Below is a listing; restate from it, character for character, the lines beginning at the line holding "Keep writing the" and ending at the line holding "rear = fuse([rear] + adds)", both included.
:::
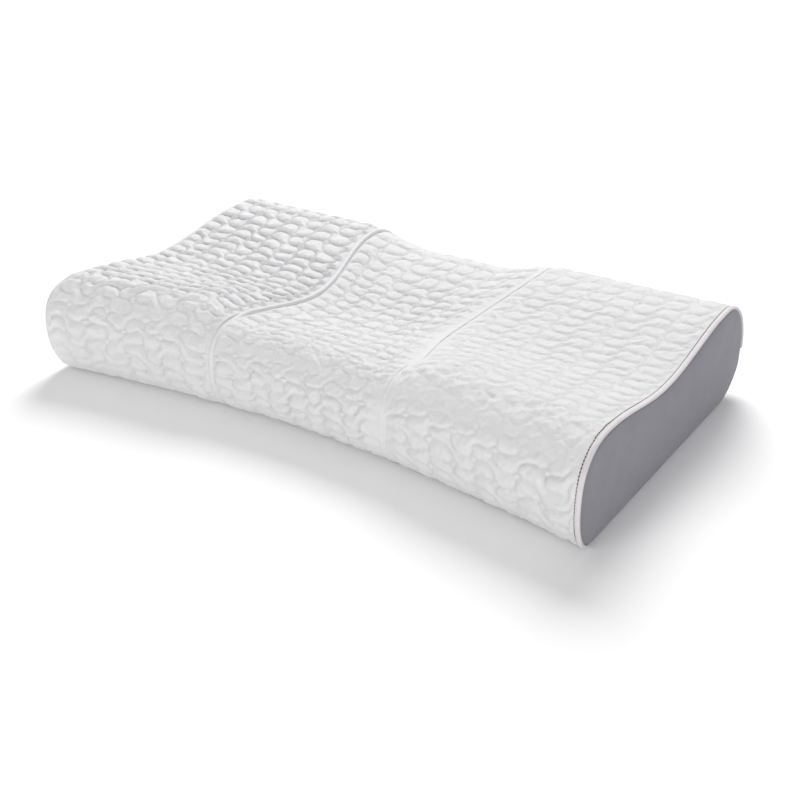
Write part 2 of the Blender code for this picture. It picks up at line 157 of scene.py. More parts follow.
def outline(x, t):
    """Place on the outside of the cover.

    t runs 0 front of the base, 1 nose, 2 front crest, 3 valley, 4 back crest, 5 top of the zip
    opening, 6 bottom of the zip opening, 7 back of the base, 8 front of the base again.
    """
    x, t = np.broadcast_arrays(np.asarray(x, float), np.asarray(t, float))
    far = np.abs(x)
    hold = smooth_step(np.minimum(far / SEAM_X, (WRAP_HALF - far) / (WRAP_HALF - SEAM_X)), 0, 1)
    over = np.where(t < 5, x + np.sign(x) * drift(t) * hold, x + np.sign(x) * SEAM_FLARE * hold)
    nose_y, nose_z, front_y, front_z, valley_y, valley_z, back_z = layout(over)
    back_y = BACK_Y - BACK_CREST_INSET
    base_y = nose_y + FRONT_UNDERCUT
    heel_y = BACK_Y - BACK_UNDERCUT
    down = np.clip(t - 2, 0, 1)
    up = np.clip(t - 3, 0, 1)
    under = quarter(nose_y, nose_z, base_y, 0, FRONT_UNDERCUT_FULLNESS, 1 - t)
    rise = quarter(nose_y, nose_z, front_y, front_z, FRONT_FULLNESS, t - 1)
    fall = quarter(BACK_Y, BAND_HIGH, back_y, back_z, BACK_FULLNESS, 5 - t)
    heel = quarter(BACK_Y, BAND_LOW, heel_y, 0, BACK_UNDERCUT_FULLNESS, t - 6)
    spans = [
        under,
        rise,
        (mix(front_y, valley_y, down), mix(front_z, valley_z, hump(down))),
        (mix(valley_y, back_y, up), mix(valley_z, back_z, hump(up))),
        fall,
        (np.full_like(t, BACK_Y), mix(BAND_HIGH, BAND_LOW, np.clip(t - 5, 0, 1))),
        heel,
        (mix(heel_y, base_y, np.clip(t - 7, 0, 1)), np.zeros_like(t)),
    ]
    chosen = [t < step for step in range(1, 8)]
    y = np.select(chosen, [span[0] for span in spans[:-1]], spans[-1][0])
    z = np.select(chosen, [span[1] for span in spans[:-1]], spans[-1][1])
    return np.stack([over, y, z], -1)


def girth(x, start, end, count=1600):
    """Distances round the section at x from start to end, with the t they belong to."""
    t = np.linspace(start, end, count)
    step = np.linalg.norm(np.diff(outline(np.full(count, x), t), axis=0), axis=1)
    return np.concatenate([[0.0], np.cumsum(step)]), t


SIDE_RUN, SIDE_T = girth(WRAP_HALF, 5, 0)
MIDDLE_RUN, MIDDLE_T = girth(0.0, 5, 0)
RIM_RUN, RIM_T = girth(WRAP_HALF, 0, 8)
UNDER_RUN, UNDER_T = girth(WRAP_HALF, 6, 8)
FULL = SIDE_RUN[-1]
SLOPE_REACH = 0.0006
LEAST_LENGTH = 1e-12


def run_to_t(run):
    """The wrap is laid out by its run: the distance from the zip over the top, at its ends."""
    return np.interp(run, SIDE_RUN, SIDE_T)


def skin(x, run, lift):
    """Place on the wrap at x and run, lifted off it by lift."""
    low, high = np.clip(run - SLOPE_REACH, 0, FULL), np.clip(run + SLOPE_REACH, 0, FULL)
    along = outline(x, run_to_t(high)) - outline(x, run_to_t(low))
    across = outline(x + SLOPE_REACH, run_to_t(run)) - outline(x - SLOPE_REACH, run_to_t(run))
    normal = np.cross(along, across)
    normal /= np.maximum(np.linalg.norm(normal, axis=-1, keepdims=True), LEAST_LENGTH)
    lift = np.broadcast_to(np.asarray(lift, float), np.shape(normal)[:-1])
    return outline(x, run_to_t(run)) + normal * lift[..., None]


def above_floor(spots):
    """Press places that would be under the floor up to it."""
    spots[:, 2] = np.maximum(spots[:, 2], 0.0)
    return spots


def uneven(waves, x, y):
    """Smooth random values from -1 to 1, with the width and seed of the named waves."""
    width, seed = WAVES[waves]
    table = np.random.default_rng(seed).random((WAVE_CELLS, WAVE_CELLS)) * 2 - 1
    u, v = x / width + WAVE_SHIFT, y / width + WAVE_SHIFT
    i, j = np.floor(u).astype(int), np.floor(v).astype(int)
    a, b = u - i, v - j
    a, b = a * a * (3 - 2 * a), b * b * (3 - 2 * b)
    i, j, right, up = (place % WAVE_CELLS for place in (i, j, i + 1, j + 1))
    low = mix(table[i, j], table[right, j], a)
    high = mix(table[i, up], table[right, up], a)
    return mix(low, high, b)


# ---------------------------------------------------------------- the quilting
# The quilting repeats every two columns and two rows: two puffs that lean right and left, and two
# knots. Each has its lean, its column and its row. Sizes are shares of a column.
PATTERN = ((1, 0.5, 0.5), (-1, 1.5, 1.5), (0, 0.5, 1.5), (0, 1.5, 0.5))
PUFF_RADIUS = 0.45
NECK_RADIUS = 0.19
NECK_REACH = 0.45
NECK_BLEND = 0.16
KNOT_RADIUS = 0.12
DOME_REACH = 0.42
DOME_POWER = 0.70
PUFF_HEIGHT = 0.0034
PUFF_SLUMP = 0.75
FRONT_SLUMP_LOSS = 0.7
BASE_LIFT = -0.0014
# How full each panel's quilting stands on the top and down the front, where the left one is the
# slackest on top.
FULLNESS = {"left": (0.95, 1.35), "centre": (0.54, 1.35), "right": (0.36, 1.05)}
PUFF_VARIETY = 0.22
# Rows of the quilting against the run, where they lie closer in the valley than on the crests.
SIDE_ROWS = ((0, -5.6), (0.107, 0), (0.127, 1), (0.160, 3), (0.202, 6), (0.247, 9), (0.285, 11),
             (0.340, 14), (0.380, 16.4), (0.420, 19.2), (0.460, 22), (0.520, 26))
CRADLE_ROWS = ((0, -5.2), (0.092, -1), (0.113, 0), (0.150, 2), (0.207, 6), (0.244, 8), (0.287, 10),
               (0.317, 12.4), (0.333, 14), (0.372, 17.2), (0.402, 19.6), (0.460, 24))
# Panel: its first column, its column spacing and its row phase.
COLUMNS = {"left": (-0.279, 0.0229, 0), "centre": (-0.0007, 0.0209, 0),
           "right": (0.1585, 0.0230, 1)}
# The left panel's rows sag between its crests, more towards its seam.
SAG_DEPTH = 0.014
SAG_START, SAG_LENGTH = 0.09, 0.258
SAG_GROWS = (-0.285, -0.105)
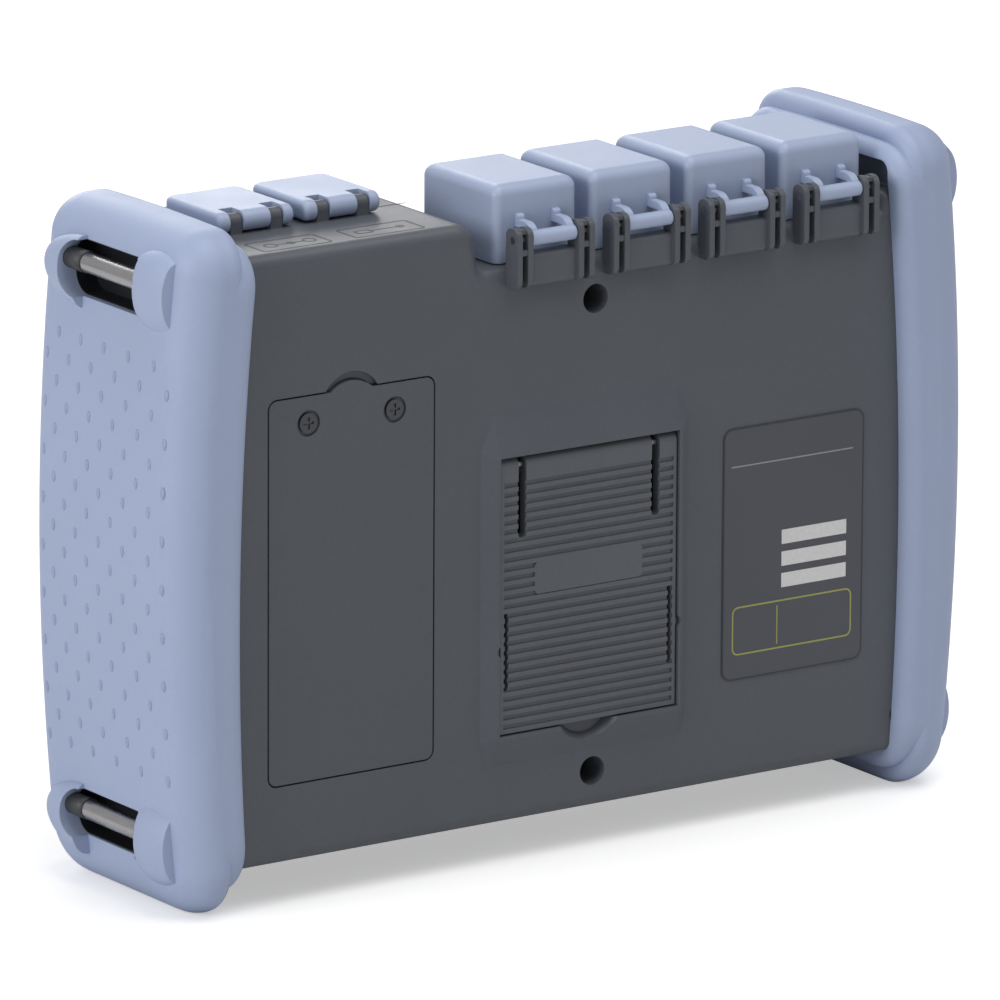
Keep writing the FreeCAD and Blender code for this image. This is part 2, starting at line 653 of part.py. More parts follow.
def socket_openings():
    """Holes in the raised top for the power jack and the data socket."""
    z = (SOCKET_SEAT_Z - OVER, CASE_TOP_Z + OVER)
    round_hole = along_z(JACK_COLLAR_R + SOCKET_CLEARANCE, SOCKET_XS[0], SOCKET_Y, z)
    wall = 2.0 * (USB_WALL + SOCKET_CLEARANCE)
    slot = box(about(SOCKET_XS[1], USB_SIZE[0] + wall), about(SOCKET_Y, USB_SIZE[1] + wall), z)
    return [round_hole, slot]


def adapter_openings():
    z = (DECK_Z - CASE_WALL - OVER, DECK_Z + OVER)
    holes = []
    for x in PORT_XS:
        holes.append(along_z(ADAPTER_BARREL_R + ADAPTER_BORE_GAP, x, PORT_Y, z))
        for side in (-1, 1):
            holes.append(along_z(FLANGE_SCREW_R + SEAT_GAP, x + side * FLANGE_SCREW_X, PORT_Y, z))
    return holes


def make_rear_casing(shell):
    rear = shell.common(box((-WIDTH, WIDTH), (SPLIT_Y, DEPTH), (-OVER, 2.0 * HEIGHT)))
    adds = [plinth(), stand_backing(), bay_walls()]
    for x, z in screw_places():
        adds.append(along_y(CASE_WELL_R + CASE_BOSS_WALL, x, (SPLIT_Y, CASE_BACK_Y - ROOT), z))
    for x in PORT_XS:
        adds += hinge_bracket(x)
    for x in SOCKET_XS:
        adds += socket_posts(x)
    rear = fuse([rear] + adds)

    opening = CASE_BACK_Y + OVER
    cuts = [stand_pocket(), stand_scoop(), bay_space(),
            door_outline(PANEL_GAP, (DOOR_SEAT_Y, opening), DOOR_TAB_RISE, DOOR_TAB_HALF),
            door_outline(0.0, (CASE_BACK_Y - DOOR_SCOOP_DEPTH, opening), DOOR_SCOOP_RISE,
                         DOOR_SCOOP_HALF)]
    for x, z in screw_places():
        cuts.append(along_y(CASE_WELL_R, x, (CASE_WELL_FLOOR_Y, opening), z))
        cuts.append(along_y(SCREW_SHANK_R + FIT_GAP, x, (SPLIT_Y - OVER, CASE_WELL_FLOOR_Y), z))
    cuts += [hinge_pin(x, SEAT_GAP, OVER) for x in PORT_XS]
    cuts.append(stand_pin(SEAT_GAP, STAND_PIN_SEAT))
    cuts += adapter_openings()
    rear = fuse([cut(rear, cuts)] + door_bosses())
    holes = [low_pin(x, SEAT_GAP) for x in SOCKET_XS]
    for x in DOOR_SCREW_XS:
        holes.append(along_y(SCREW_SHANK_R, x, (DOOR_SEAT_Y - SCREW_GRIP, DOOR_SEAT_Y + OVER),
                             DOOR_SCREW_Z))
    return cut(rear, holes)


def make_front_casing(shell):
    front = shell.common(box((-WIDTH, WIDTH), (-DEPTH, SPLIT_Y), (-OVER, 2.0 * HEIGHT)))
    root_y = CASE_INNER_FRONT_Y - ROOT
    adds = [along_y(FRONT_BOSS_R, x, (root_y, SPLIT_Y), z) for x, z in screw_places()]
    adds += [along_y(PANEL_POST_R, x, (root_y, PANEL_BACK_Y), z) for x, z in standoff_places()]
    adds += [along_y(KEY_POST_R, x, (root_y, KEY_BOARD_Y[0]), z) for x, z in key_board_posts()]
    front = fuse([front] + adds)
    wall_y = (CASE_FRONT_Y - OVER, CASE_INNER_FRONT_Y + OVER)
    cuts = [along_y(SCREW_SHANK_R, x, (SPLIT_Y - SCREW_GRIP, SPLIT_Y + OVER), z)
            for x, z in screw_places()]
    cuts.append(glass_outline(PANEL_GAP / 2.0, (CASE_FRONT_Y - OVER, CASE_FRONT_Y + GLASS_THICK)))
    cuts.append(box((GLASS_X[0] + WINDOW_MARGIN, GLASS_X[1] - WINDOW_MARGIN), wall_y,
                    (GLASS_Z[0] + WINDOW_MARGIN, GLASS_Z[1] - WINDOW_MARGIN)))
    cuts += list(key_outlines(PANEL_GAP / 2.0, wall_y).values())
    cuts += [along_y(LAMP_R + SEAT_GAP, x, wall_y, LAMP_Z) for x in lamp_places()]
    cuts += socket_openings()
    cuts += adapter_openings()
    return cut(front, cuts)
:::
ANSWER IN FULL -
Keep writing the FreeCAD and Blender code for this image. This is part 2, starting at line 653 of part.py. More parts follow.
def socket_openings():
    """Holes in the raised top for the power jack and the data socket."""
    z = (SOCKET_SEAT_Z - OVER, CASE_TOP_Z + OVER)
    round_hole = along_z(JACK_COLLAR_R + SOCKET_CLEARANCE, SOCKET_XS[0], SOCKET_Y, z)
    wall = 2.0 * (USB_WALL + SOCKET_CLEARANCE)
    slot = box(about(SOCKET_XS[1], USB_SIZE[0] + wall), about(SOCKET_Y, USB_SIZE[1] + wall), z)
    return [round_hole, slot]


def adapter_openings():
    z = (DECK_Z - CASE_WALL - OVER, DECK_Z + OVER)
    holes = []
    for x in PORT_XS:
        holes.append(along_z(ADAPTER_BARREL_R + ADAPTER_BORE_GAP, x, PORT_Y, z))
        for side in (-1, 1):
            holes.append(along_z(FLANGE_SCREW_R + SEAT_GAP, x + side * FLANGE_SCREW_X, PORT_Y, z))
    return holes


def make_rear_casing(shell):
    rear = shell.common(box((-WIDTH, WIDTH), (SPLIT_Y, DEPTH), (-OVER, 2.0 * HEIGHT)))
    adds = [plinth(), stand_backing(), bay_walls()]
    for x, z in screw_places():
        adds.append(along_y(CASE_WELL_R + CASE_BOSS_WALL, x, (SPLIT_Y, CASE_BACK_Y - ROOT), z))
    for x in PORT_XS:
        adds += hinge_bracket(x)
    for x in SOCKET_XS:
        adds += socket_posts(x)
    rear = fuse([rear] + adds)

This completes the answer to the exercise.